# Gallery



## david.hopcroft (Jun 29, 2005)

Are we likely to see a searchable gallery any time soon please ? There was a very good one before that we all used at some time.

David

+


----------



## Mad Landsman (Dec 1, 2005)

Stand by for a stony silence from the site owners.
An add-on IS available to enable media searching but for some reason they have decided not to install it.


----------



## djringjr (Feb 11, 2008)

David, 

We can already search the gallery use Google.com.

At Google, click on "images."

Enter:

site:shipsnostalgia.com followed by the name of the ship in quotes.

Or do this:

DuckDuckGo — Privacy, simplified. (DuckDuckGo.com)

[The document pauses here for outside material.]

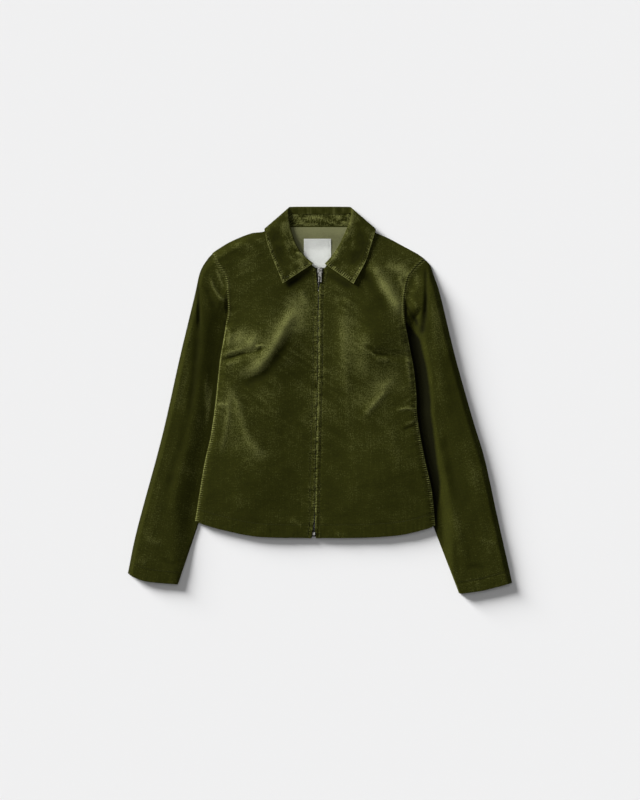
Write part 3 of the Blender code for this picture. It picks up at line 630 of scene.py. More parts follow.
def front_plan(side, across, up):
    """A front from above, the distances from its side seam and its top, and its hem."""
    hem = along(spline(HEM[side]), across)
    top = joined_shares(spline(NECKLINE[side]), spline(SHOULDER[side]), NECK_POINT, across)
    low, high = HEM[side][0][1], NECKLINE[side][0][1]
    zip_edge = centre_front_line(side, low + (high - low) * up)
    outer = side_edge(side, up)
    from_side = (1 - across)[None] * np.linalg.norm(outer - zip_edge, axis=1)[:, None]
    from_top = (1 - up)[:, None] * np.linalg.norm(top - hem, axis=1)[None]
    return coons(hem, top, zip_edge, outer, across, up), from_side, from_top, hem


def front_surface(side, across, up):
    """Rows of points on the outside of a front, what its pile does there, and where its seams are."""
    plan, from_side, from_top, hem = front_plan(side, across, up)
    x, y = plan[..., 0], plan[..., 1]
    at_seam = smooth((UNDERARM + 0.05 - up) / 0.09)[:, None]
    at_shoulder = smooth((across - NECK_POINT) / 0.08)[None]
    rounded = np.minimum(
        1 - at_seam * (1 - rolled(from_side, ROLL)), 1 - at_shoulder * (1 - rolled(from_top, ROLL))
    )
    edge_z = back_underside(x, y) + EDGE_TOP
    crease_z, tone = creased(x, y, FRONT_CREASES)
    z = front_top(x, y) + crease_z
    z += 0.34 * noise(x, y, 34, 11) + 0.22 * noise(x * 0.55, y, 13, 12) + 0.12 * noise(x * 0.4, y, 6, 13)
    crushed = crushed_pile(x, y)
    z += 0.16 * crushed
    # the band beside the zip, gathered by its topstitching
    from_zip = np.abs(x - centre_front_line(0, y[:, 0])[:, :1])
    near_zip = seam_puckers(from_zip, y + 300, 21 + side, 12.5, 1.3, 5.2)
    z += near_zip - 0.5 * hump(from_zip - ZIP_GROOVE, 1.4) + 0.35 * hump(from_zip - 4.5, 3)
    # the turning at the hem
    from_hem = y - hem[None, :, 1]
    z += seam_puckers(from_hem, x + 300, 31 + side, 27, 0.3, 7.5) - 0.4 * hump(from_hem - HEM_TURNING, 1.6)
    z = edge_z + (np.maximum(z, edge_z) - edge_z) * rounded
    # the side seam, and the roped edge of the armhole above it
    z += (seam_puckers(from_side, y + 300, 41 + side, 11, 0.9, 9.0) + 0.2) * at_seam * smooth(from_side / 2)
    roped = (1 - at_seam) * hump(from_side - 2.2, 2.2)
    z += 0.7 * roped
    # painted highlights and shade, and the pile's unevenness: lighter above 0 and darker below it
    # painted highlights and shade of the broad places, a little darker towards the hem, and painted
    # highlights on the crests of the faint wrinkles with painted shade in their dips
    tone = tone + painted_light(x, y, FRONT_PAINTED_LIGHT) - 0.1 * smooth((-30 - y) / 130) + 0.13 * crushed
    # painted highlight on the roped armhole edge, and painted highlights and shade on the puckers beside the
    # zip
    tone = tone + 0.2 * roped + 0.3 * hump(from_zip, 14) * near_zip
    patchy = 0.65 + 0.5 * noise(x, y, 11, 53)
    ruffled = hump(from_zip - 3.4, 2.8) * patchy + 0.8 * hump(from_zip - 10.5, 3.4) * patchy
    # painted highlight along the folded edge beside the zip
    tone = tone + 0.05 * ruffled + (0.25 + 0.2 * (side > 0)) * hump(from_zip - 2.2, 1.3)
    gathered = at_seam * smooth((20 - y) / 60) * hump(from_side - 2.5, 3.2)
    # painted highlight along the side seam's folded edge
    tone = tone + 0.1 * gathered + 0.55 * hump(from_side, 1.3) * at_seam
    ruffled = ruffled + 0.4 * gathered
    # painted highlights and shade of the puckers along the armhole and the gathered side seam
    pucker_light = 0.75 * (1 - at_seam) * hump(from_side - 1.2, 1.7) + (0.55 + 0.3 * (side > 0)) * gathered
    return np.dstack([x, y, z]), np.dstack([tone, ruffled, pucker_light]), at_seam[:, 0], at_shoulder[0]


FRONT_ACROSS = shares(118, 0.002, 0.005, 0.012, 0.97, 0.977, 0.985, 0.99, 0.995, 0.998)
FRONT_UP = shares(286, 0.0015, 0.004, 0.985, 0.99, 0.995, 0.998)


def make_front(side, word, material):
    """One front, its edges turned over at the side, the top and the zip. Also gives its face as rows."""
    rows, pile, at_seam, at_shoulder = front_surface(side, FRONT_ACROSS, FRONT_UP)
    more = len(LIP)
    rows = lip(rows, 0.3 + 0.9 * at_seam, 0.9 + 1.5 * at_seam)
    shoulder = np.pad(at_shoulder, (0, more), "edge")
    rows = lip(rows.transpose(1, 0, 2), 0.2 + 0.9 * shoulder, 0.6 + 1.8 * shoulder).transpose(1, 0, 2)
    even = np.ones(len(rows))
    rows = lip(rows[:, ::-1], 0.95 * even, even)[:, ::-1]
    pile = np.pad(pile, ((0, more), (more, more), (0, 0)), "edge")
    grid = rows[:, ::-1] if side < 0 else rows
    pile = pile[:, ::-1] if side < 0 else pile
    marks = {"pile_gathered": pile[..., 1], "seam_pucker_light": pile[..., 2], "seam_run": grid[..., 1]}
    name, place = f"front_{word}_cloth", grid[..., :2]
    piece = cloth_piece(name, grid, place, pile[..., 0], CLOTH - 0.1, -1, material, marks)
    return finished(piece, "corduroy", f"front_{word}"), rows[:-more, more:-more]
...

Enter: !gi for Google Images. Then after that site:shipsnostalgia.com then the name of the ship in quotes.

73

DR
QTP NMF


----------



## Mad Landsman (Dec 1, 2005)

Yes I have previously tested the Google suggestion before, just tried again. There are results, sometimes, but they tend to be quite random. 
So, not quite what we are looking for.


----------



## djringjr (Feb 11, 2008)

Mad Landsman said:


> Yes I have previously tested the Google suggestion before, just tried again. There are results, sometimes, but they tend to be quite random.
> So, not quite what we are looking for.


I can't imagine how you think it gives you random results. There's not another search feature!

The most accurate results are generally first, but you can find others lower down.

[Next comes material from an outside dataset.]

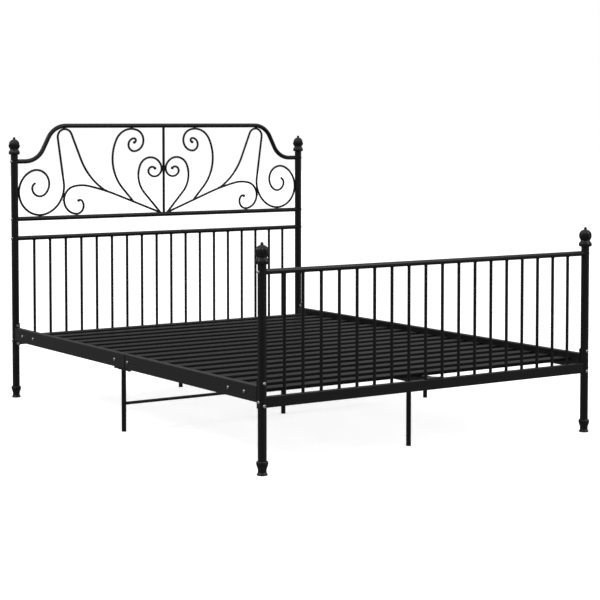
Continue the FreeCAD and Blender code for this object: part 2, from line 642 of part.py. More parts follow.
def centre_beam():
    """Beam under the slats, from one end board to the other, drilled for its upright bolts."""
    length = END_SPACING - END_RAIL_DEPTH
    centre = vec(0, 0, SLAT_BOTTOM - BEAM_HEIGHT / 2.0)
    shape = flat_tube_y(centre, length, BEAM_WIDTH, BEAM_HEIGHT, BEAM_WALL, BEAM_CORNER)
    for y in beam_bolt_places():
        shape = drill(shape, vec(0, y, 0), UP, SIDE_RAIL_TOP, FRAME_BOLT_DIA)
    return shape


def centre_leg_places():
    return [-CENTRE_LEG_OFFSET, 0.0, CENTRE_LEG_OFFSET]


def bracket_bolt_places():
    return [end * (END_Y - BEAM_BOLT_REACH) for _, end in ENDS]


def beam_bolt_places():
    return centre_leg_places() + bracket_bolt_places()


def centre_leg(y):
    """Leg under the beam with a threaded insert in its top."""
    foot = vec(0, y, LEG_CAP_THICKNESS)
    shape = tube(foot, UP, BEAM_BOTTOM - LEG_CAP_THICKNESS, LEG_DIA, LEG_WALL)
    insert = rod(vec(0, y, BEAM_BOTTOM - RAIL_INSERT_LENGTH), UP, RAIL_INSERT_LENGTH, LEG_DIA)
    shape = shape.fuse(insert).removeSplitter()
    shape = shape.cut(rod(vec(0, y, BEAM_BOTTOM - RAIL_INSERT_LENGTH), UP,
                          RAIL_INSERT_LENGTH, FRAME_BOLT_DIA))
    if y == 0.0:
        shape = shape.cut(rod(vec(-LEG_DIA, 0, CROSSBAR_HEIGHT), ALONG_X,
                              2.0 * LEG_DIA, CROSSBAR_DIA))
    return shape


def leg_caps():
    """Plastic caps under the five thin legs."""
    caps = []
    places = [(0.0, y) for y in centre_leg_places()] + [(side * POST_X, 0.0) for _, side in SIDES]
    for x, y in places:
        sole = rod(vec(x, y, 0), UP, LEG_CAP_THICKNESS, LEG_DIA)
        plug = rod(vec(x, y, LEG_CAP_THICKNESS), UP, LEG_CAP_PLUG, LEG_DIA - 2.0 * LEG_WALL)
        caps.append(sole.fuse(plug).removeSplitter())
    return caps


def beam_bracket(end):
    """T-shaped plate on the flat end rail and on the beam, with rounded inner corners."""
    outer_edge = END_Y + END_RAIL_DEPTH / 2.0
    inner_edge = END_Y - END_RAIL_DEPTH / 2.0
    tongue_end = END_Y - BRACKET_TONGUE_REACH
    half_plate = BRACKET_WIDTH / 2.0
    half_tongue = BEAM_WIDTH / 2.0
    corner = half_plate - half_tongue - 10.0
    points = [(half_plate, outer_edge), (-half_plate, outer_edge), (-half_plate, inner_edge),
              (-half_tongue - corner, inner_edge), (-half_tongue, inner_edge - corner),
              (-half_tongue, tongue_end), (half_tongue, tongue_end),
              (half_tongue, inner_edge - corner), (half_tongue + corner, inner_edge),
              (half_plate, inner_edge), (half_plate, outer_edge)]
    outline = Part.makePolygon([vec(x, end * y, END_RAIL_TOP) for x, y in points])
    shape = Part.Face(outline).extrude(UP * BRACKET_THICKNESS)
    for number in range(SPINDLE_COUNT):
        x = (number - (SPINDLE_COUNT - 1) / 2.0) * SPINDLE_PITCH
        shape = drill(shape, vec(x, end * END_Y, 0), UP, ARCH_TOP, SPINDLE_DIA)
    bolt_y = end * (END_Y - BEAM_BOLT_REACH)
    return drill(shape, vec(0, bolt_y, 0), UP, ARCH_TOP, FRAME_BOLT_DIA)


def beam_barrels():
    """Long round nuts that hang under the beam on the bracket bolts."""
    nuts = []
    for y in bracket_bolt_places():
        start = vec(0, y, BEAM_BOTTOM - BARREL_LENGTH)
        body = rod(start, UP, BARREL_LENGTH, BARREL_DIA)
        bolt_end = BEAM_BOTTOM - RAIL_INSERT_LENGTH
        nuts.append(body.cut(rod(vec(0, y, bolt_end), UP, RAIL_INSERT_LENGTH, FRAME_BOLT_DIA)))
    return nuts


# ---- fasteners --------------------------------------------------------------------------------
def frame_bolts():
    """Through bolts of the side rails: heads on the outer face of the posts."""
    bolts = []
    for _, end in ENDS:
        for _, side in SIDES:
            foot = vec(side * POST_X, end * END_Y, 0)
            post_body = rod(foot, UP, HEAD_POST_TOP, POST_DIA)
            shank = rod(foot - ALONG_Y * POST_DIA, ALONG_Y, 2.0 * POST_DIA, FRAME_BOLT_DIA)
            for height in saddle_bolt_heights():
                seat = vec(side * POST_X, end * (END_Y + POST_RADIUS - 1.2), height)
                length = POST_RADIUS - 1.2 + SADDLE_RADIUS + NUT_HEIGHT
                bolt = dome_bolt(seat, ALONG_Y * -end, length, FRAME_BOLT_DIA)
                lift = shank.translated(UP * height)
                bolts.append(bolt.cut(post_body.cut(lift)))
    return bolts


def frame_nuts():
    """Nuts of the through bolts, seated on the saddles."""
    nuts = []
    for _, end in ENDS:
        for _, side in SIDES:
            foot = vec(side * POST_X, end * END_Y, 0)
            seat_round = rod(foot, UP, HEAD_POST_TOP, 2.0 * SADDLE_RADIUS)
            for height in saddle_bolt_heights():
                inner = end * (END_Y - SADDLE_RADIUS + 1.2)
                start = vec(side * POST_X, inner, height)
                nut = hexagon_bar(start, ALONG_Y * -end, NUT_HEIGHT + 1.2, NUT_FLATS)
                nut = nut.cut(rod(start, ALONG_Y * -end, NUT_HEIGHT + 1.2, FRAME_BOLT_DIA))
                nuts.append(nut.cut(seat_round))
    return nuts


def cross_rail_bolts():
    """Bolts through the posts into the ends of the cross rails, heads on the outer side."""
    bolts = []
    for _, end in ENDS:
        for _, side in SIDES:
            foot = vec(side * POST_X, end * END_Y, 0)
            post_body = rod(foot, UP, ARCH_TOP, POST_DIA)
            shank = rod(foot - ALONG_X * POST_DIA, ALONG_X, 2.0 * POST_DIA, SMALL_BOLT_DIA)
            for height in cross_rail_heights(end):
                seat = vec(side * (POST_X + POST_RADIUS - 1.2), end * END_Y, height)
                length = POST_DIA - 1.2 + RAIL_INSERT_LENGTH - 2.0
                bolt = dome_bolt(seat, ALONG_X * -side, length, SMALL_BOLT_DIA)
                bolts.append(bolt.cut(post_body.cut(shank.translated(UP * height))))
    return bolts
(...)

I tried at random a ship that is in the gallery: "Framlington Court" and it found all the photos I knew about plus several I didn't know about.



site:shipsnostalgia.com "Framlington Court" - Google Search



In any event, I have found that the google web crawler usually works better than internal indexers, you mileage and consumption will probably vary.

73
DR


----------



## David Wilcockson (Jul 10, 2005)

Have just tried this method, & while it appears to be good for finding the photos, the details that went with it are not there. That`s a shame if researching details of a vessel.


----------



## jmcg (Apr 20, 2008)

There is a very good site offering quality pictures of shipping. Just google www.shipphotos.co.uk. I have no connection with the site other than a viewer.
Some good outfits mentioned on there as well.

BW
J ? ?


----------



## Stephen J. Card (Nov 5, 2006)

Shipphoto.co.uk. A bit disappointing. Oriana 1995 ... 1. Oriana 1960.... 0!!!! Nieuw Amsterdam .... 0!!!!!!!
Searched for photos of my old ships.... 0!!!! Searched through 'Company', tried Denholm.... 0!!!!!

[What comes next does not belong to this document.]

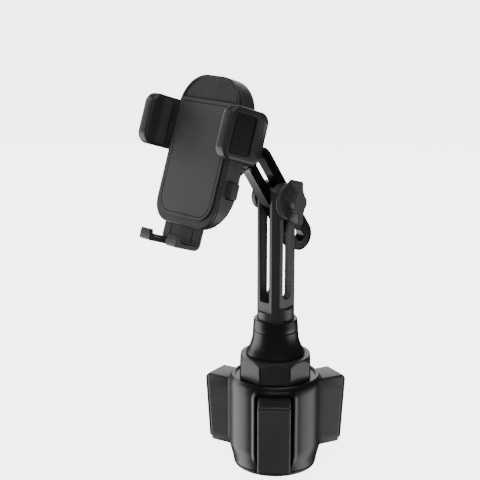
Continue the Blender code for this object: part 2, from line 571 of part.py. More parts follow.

Most of the photos are recent ship. I will say that the quality seems to be very good and you can buy photos. Easier to search through 'Company' and ship 'Types' give you a better result. Yes, some nice photos, but a very slim pickings. The site has not been updated for over a year. 

Stephen


----------



## surveychile (Jan 22, 2008)

Ten photos posted today plus my six photos total sixteen photos, time ago this quantity of photos was a matter of minutes only, the site as per my humble opinion is not a friendly site we cannot find photos posted in the gallery for some specific ship or port this site seems a facebook or any other social media site as known today.

Regards

Tomi.


----------



## stein (Nov 4, 2006)

surveychile said:


> Ten photos posted today plus my six photos total sixteen photos, time ago this quantity of photos was a matter of minutes only, the site as per my humble opinion is not a friendly site we cannot find photos posted in the gallery for some specific ship or port this site seems a facebook or any other social media site as known today.
> 
> Regards
> 
> Tomi.


Over at SH I have posted 25 photos over three days without a single response, and except for a warship expert who has got his attentive coterie, this lack of response seems to go for the other old SN members, like Gishja, Threebs and others as well. And though the resolution of the pictures as well as their size are excellent, finding the comments, if any, has been seriously difficult. The old SN nostalgia system of letting comments be present from the last one posted and available for reading back in time as you pleased was perfect - why can we not have that anywhere? I have been considering moving back to SN, but what I really would like is to go back to the _old_ SN. Stein, nowadays SJB.


----------



## old mariner (Aug 8, 2020)

i have posted images on the site without any problems - and have got replies i think if the subject matter is of interest to any one - they will reply - normally you get an alert on the top write


----------